I tried the eBay online chat support, to see if I could get it straightened out. In the end, I’m not even sure if I convinced the support rep that anything was wrong. I think she thought I was just too stupid to navigate the “revise your item” page. Oh well. Everything else in the listings is right, so I just added a line to the description asking people to ignore the “Gran Turismo 2” heading.

These are old PS1 and PS2 games that nobody’s likely to want anyway. I just thought I’d toss them up on eBay to see if I could find them a new home rather than tossing them in the garbage.

In looking through other listings for PS1 games, in particular, I was surprised to see some games going for more than they originally cost. Apparently, the “black label” version (vs. the “greatest hits” version) of some of the old games is considered collectible. I guess that’s no stranger than some of the stuff that makes certain comic books more collectible than others (price variants and so on).

eBay weirdness

I was looking for something on eBay today, and stumbled across a very odd seller. He’s selling some pretty pedestrian stuff for really high prices.

I wonder if he just got the pricing wrong somehow, accidentally adding $1000 to everything. Or if this is part of some kind of weird plan, setting up an ID that’ll be used for a scam at some point.

eBay and other stuff

The 15 eBay auctions I put up last Saturday are all done. I sold everything, though a few items only sold for the $1 minimum bid. Well, the purpose of this was more to clear up space than make money, so I guess that’s OK.

Meanwhile, I got a few DVDs in the mail Friday via Peerflix. Everything looks good, except for the Dune miniseries, which is missing disc 2, so I don’t have the last episode.

getting rid of stuff

Of the 15 books I posted on eBay on Saturday, I’ve already sold two at the “Buy It Now” price. Only one other book has any bids on it, though. Hopefully, I can get rid of at least 5 books, if not 10 or 15, before the auctions close.
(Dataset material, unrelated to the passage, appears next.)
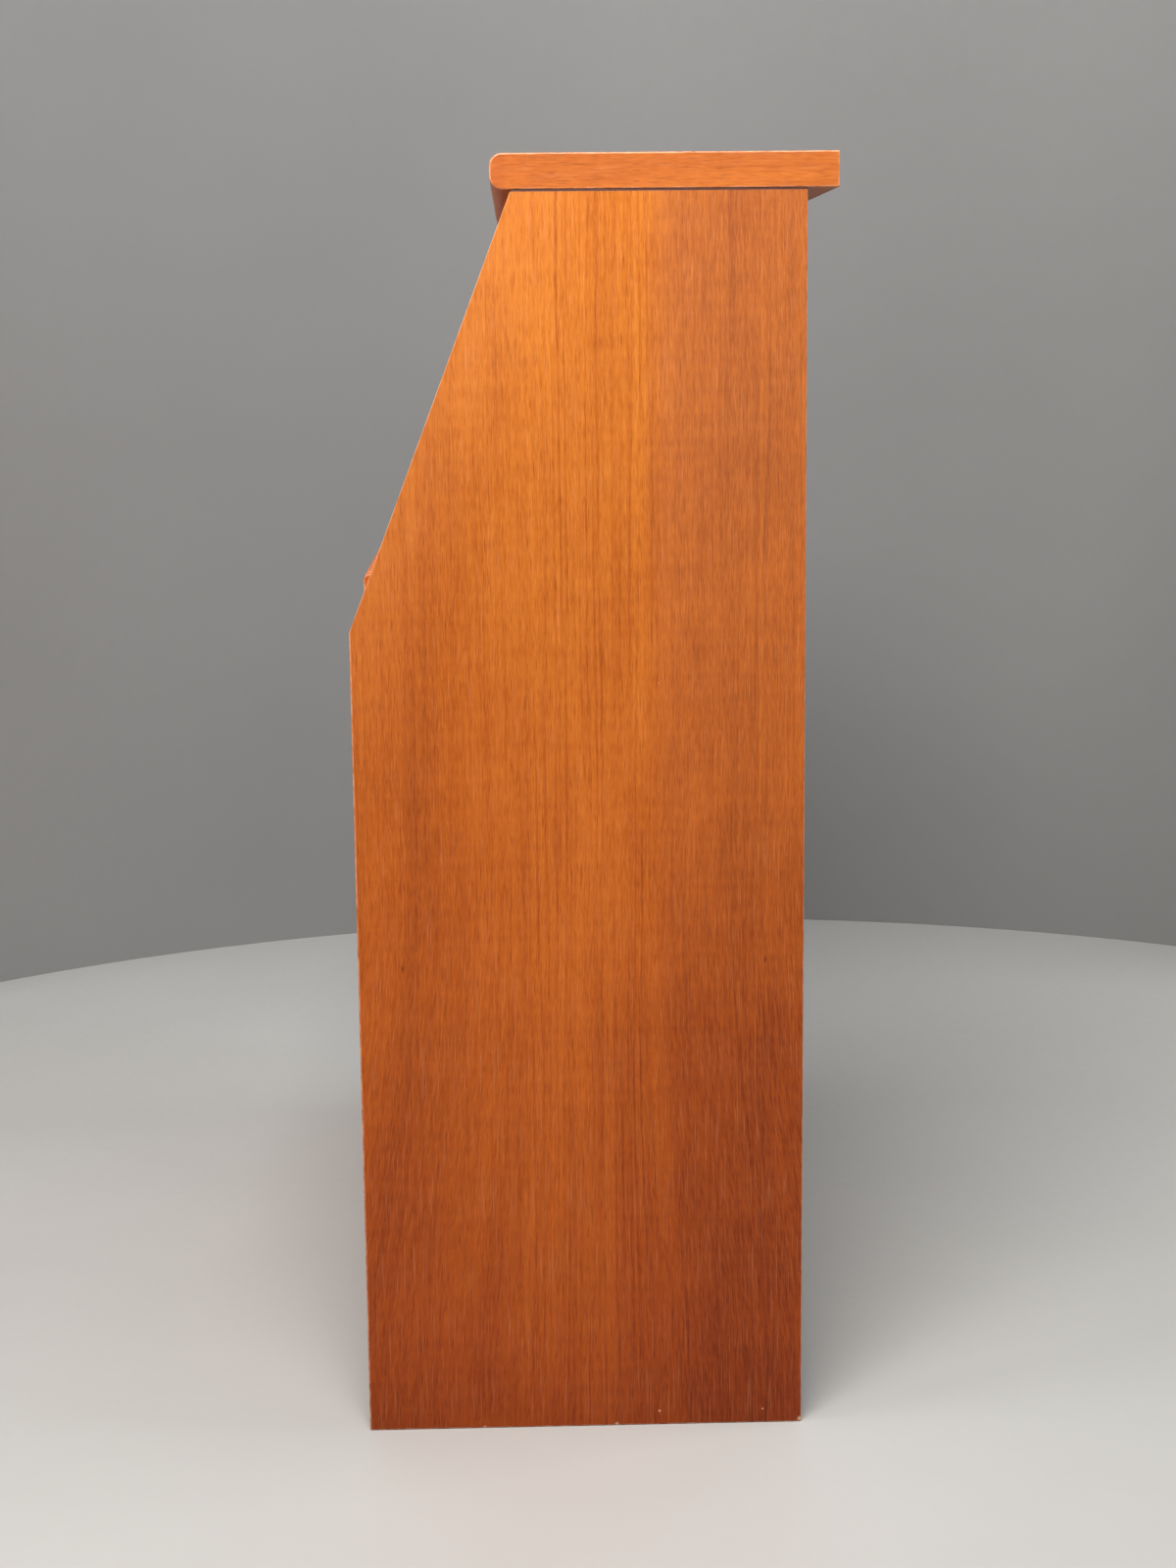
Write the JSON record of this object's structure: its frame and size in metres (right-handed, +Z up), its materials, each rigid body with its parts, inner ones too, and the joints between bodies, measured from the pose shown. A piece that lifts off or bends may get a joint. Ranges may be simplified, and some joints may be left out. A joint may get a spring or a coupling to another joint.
{
  "type": "secretary desk",
  "caption": "Narrow teak secretary desk with a slanted fall front over a fitted gallery, pull-out arms for the open flap, and long drawers with full-width finger lips.",
  "frame": {"origin": "middle of the footprint, on the floor", "axes": "+X towards the right-hand side panel as seen from the front, +Y towards the back, +Z up"},
  "size_m": [0.9, 0.394, 1.06],
  "materials": {
    "teak_veneer": "satin lacquered teak veneer",
    "teak_solid": "satin lacquered solid teak",
    "back_board": "stained plywood, dull",
    "beech": "waxed beech",
    "plywood": "smooth birch plywood",
    "brass": "satin brass",
    "steel": "satin steel"
  },
  "bodies": {
    "carcass": {"side_panel_left": "teak_veneer", "side_panel_right": "teak_veneer", "top_panel": "teak_veneer", "top_front_lipping": "teak_solid", "back_panel": "back_board", "bottom_panel": "teak_veneer", "plinth_rail": "teak_solid", "writing_deck": "teak_veneer", "front_rail": "teak_solid", "loper_bearer_left": "beech", "loper_bearer_right": "beech", "runner_middle_left": "beech", "runner_middle_right": "beech", "runner_top_left": "beech", "runner_top_right": "beech", "strike_plate": "brass", "hinge_left_deck_leaf": "brass", "hinge_left_pin": "steel", "hinge_right_deck_leaf": "brass", "hinge_right_pin": "steel", "gallery_divider_left": "teak_solid", "gallery_divider_right": "teak_solid", "gallery_shelf_left": "teak_veneer", "gallery_shelf_right": "teak_veneer", "gallery_shelf_centre": "teak_veneer"},
    "flap": {"fall_front": "teak_veneer", "hinge_left_flap_leaf": "brass", "hinge_right_flap_leaf": "brass", "lock_case": "brass", "escutcheon": "brass"},
    "bolt": {"lock_bolt": "steel"},
    "loper_left": {"loper_left": "teak_solid"},
    "loper_right": {"loper_right": "teak_solid"},
    "drawer_bottom": {"drawer_bottom_front": "teak_veneer", "drawer_bottom_side_left": "beech", "drawer_bottom_side_right": "beech", "drawer_bottom_bottom": "plywood", "drawer_bottom_back": "beech"},
    "drawer_middle": {"drawer_middle_front": "teak_veneer", "drawer_middle_side_left": "beech", "drawer_middle_side_right": "beech", "drawer_middle_bottom": "plywood", "drawer_middle_back": "beech"},
    "drawer_top": {"drawer_top_front": "teak_veneer", "drawer_top_side_left": "beech", "drawer_top_side_right": "beech", "drawer_top_bottom": "plywood", "drawer_top_back": "beech"},
    "letter_drawer_left": {"letter_drawer_left_front": "teak_veneer", "letter_drawer_left_knob": "teak_solid", "letter_drawer_left_side_left": "beech", "letter_drawer_left_side_right": "beech", "letter_drawer_left_bottom": "plywood", "letter_drawer_left_back": "beech"},
    "letter_drawer_right": {"letter_drawer_right_front": "teak_veneer", "letter_drawer_right_knob": "teak_solid", "letter_drawer_right_side_left": "beech", "letter_drawer_right_side_right": "beech", "letter_drawer_right_bottom": "plywood", "letter_drawer_right_back": "beech"}
  },
  "joints": [
    {"name": "flap_hinge", "type": "hinge", "parent": "carcass", "child": "flap", "pos_m": [0, -0.15107, 0.75], "axis": [1, 0, 0], "range_deg": [0, 111.3]},
    {"name": "bolt_slide", "type": "slide", "parent": "flap", "child": "bolt", "axis": [0, 0.3633, 0.9317], "range_m": [0, 0.015]},
    {"name": "loper_left_slide", "type": "slide", "parent": "carcass", "child": "loper_left", "axis": [0, -1, 0], "range_m": [0, 0.21]},
    {"name": "loper_right_slide", "type": "slide", "parent": "carcass", "child": "loper_right", "axis": [0, -1, 0], "range_m": [0, 0.21]},
    {"name": "drawer_bottom_slide", "type": "slide", "parent": "carcass", "child": "drawer_bottom", "axis": [0, -1, 0], "range_m": [0, 0.23]},
    {"name": "drawer_middle_slide", "type": "slide", "parent": "carcass", "child": "drawer_middle", "axis": [0, -1, 0], "range_m": [0, 0.23]},
    {"name": "drawer_top_slide", "type": "slide", "parent": "carcass", "child": "drawer_top", "axis": [0, -1, 0], "range_m": [0, 0.23]},
    {"name": "letter_drawer_left_slide", "type": "slide", "parent": "carcass", "child": "letter_drawer_left", "axis": [0, -1, 0], "range_m": [0, 0.11]},
    {"name": "letter_drawer_right_slide", "type": "slide", "parent": "carcass", "child": "letter_drawer_right", "axis": [0, -1, 0], "range_m": [0, 0.11]}
  ]
}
It’s been a while since I’ve sold anything on eBay. I like a lot of the new features. The shipping calculator integrated into the listings, and the ability to pay for and print shipping labels on-line is great. I picked up a small scale at Staples, so I can make sure I’ve got the weights right. Now I don’t need to go down to the post office at all. I can just weigh the package, print the label, and dump the thing in the mail. Nice.

I’ve sent out eight DVDs through Peerflix so far. I’ve received one DVD (Mystic River), and six more are on their way. The six DVDs coming in are not ones that were near the top of my want list. They’re all basically what I’d consider second-tier titles. That’s OK though, since that’s basically what I was trading off.

I’ve also discovered PeerFlixTalk.com, an independent discussion board site for Peerflix. There’s some interesting discussion going on over there, along with some pretty esoteric stuff about people’s preferences for mailers. A couple of Peerflix employees hop on the board now and again, so that’s a good sign. A few people seem to be dead-set against the new “peermailer” system, where you just print out a template on two pieces of paper, then fold them into an envelope of sorts. Apparently, Peerflix used to send out envelopes, like Lala does.

I only just got the mailers from Lala, so I wasn’t able to send anything out until today. I sent out 3 CDs, and I’ve now got 3 CDs coming in already. Two of the CDs I’m getting are titles that I have on casette; I’m trying to gradually replace all my old casettes and LPs with CDs (or digital files from iTunes or wherever), and Lala seems like a good way to do some of that.

So, in a nutshell, I’m gradually creating a bit more shelf space, without resorting to fire. With Peerflix and Lala, even though I’m probably getting in about the same number of titles I’m sending out, I’ll still be clearing some space, since I’m tossing out some old clamshell and jewel cases. The new stuff will either go in paper envelopes or thin cases. And, for the DVDs at least, I’ll probably trade some of them back out right after I watch them.